8 Reasons Why Men Will Always Rule The Earth–The Most Sexist Article You Will Ever Read
In the July issue of The Atlantic Magazine some broad threw together an article called The End Of Men, which claims that the future landscape of our world is better suited for women. They have a point -- the article brings to light the fact that women now officially make up more of the work force for the first time in history. And that for every two men who get a college degree, three women will do the same. But despite the mounting evidence against male dominance, WGRD is prepared to tell that article to get back in the kitchen and make us a sandwich!
In fact, using science, WGRD was able to come up with several areas where men still rule!
Good luck closin' that big sale when your spewin your salad and spritzer all over your potential client's business attire. Men are naturally equipped to be better drinking machines. Women have less of a protective enzyme called alcohol dehydrogenase than men do. The enzyme helps break down alcohol in the stomach and process it throughout the body. This intolerance to alcohol is also a major player in how we get you to sleep with us.
Studies show that men are better at math. Men score better at mentally manipulating objects and at performing certain quantitative tasks that rely on visual representations. This is how we convince you to work for such tiny salaries. Men are also generally better at science, which is where make-up comes from.
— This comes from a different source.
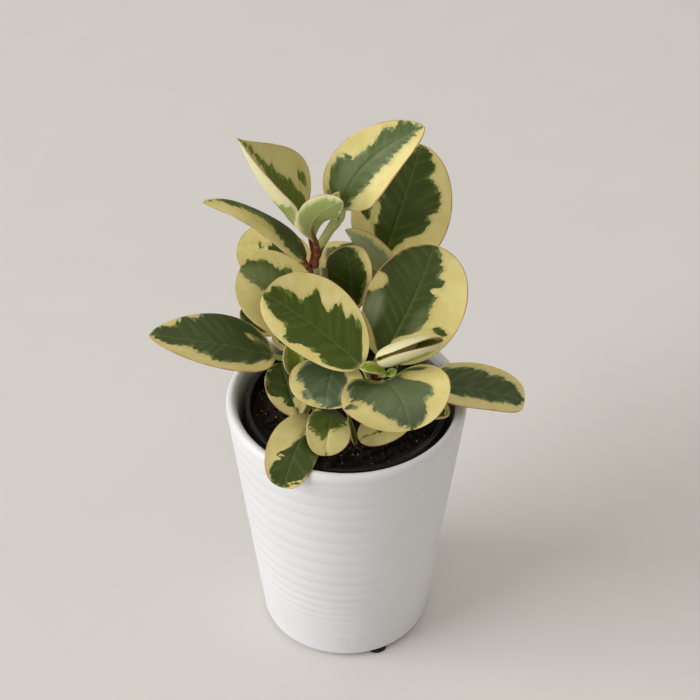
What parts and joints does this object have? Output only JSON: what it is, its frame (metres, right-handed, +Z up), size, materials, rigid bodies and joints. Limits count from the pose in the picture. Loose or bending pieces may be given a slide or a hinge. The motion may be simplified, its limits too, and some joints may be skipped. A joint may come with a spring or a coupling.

Men feel less guilt than women do. Researchers at the University of the Basque Country state that the feeling of guilt is vastly more present in women than in men. Some would say our blackened souls make us far better suited for the business environment.
Scientists from Ruhr University in Bochum, Germany tested women against men over their road skills. The results show that men are significantly better than women across the board. In general women take about 20 seconds longer to park than men parking in the same spot. This careful attention to detail did not make them park any more accurately than their male counterparts. So ladies, take it down a smidgen...or we won't give you a ride to work.
A report in the British Journal Of Psychology found that because of our hunter gatherer past, the male brain has evolved differently than the female one. This directly comes into play regarding vision. Men are better at judging things from a longer distance away than women. This is why you need us when the zombies descend!
Gene-Jack Wang of Brookhaven National Laboratory used PET scans to look at brain activity in male and female volunteers to see the different chemical reactions. When in front of the smell or sight of food, the male brain had less activity than the female brain in the regions that affect self-control and food cravings. Ethics don't exist at an office where the boss can be easily bought with cupcakes!
Joyce Benenson led a group of research studies that confirmed that men often have more friends and keep them longer. Female college students were shown to have a much higher disliking for their roommates than male students. All the various reports showed that men are much more tolerant of their friend's failings than women. This bond iss why more strip clubs are home to business meetings than the craft-fair or whatever.
While women scored high amongst people in a survey about leadership in categories like honesty, compromise and integrity, people still don't think they can protect us from bad guys. A Pew Research study found that more people believe that men are much more suited for protecting the masses from crime and keeping up national defense Step aside gals, there ain't gonna be any sunflower fields to run through while giggling if they all get blown up by marauders!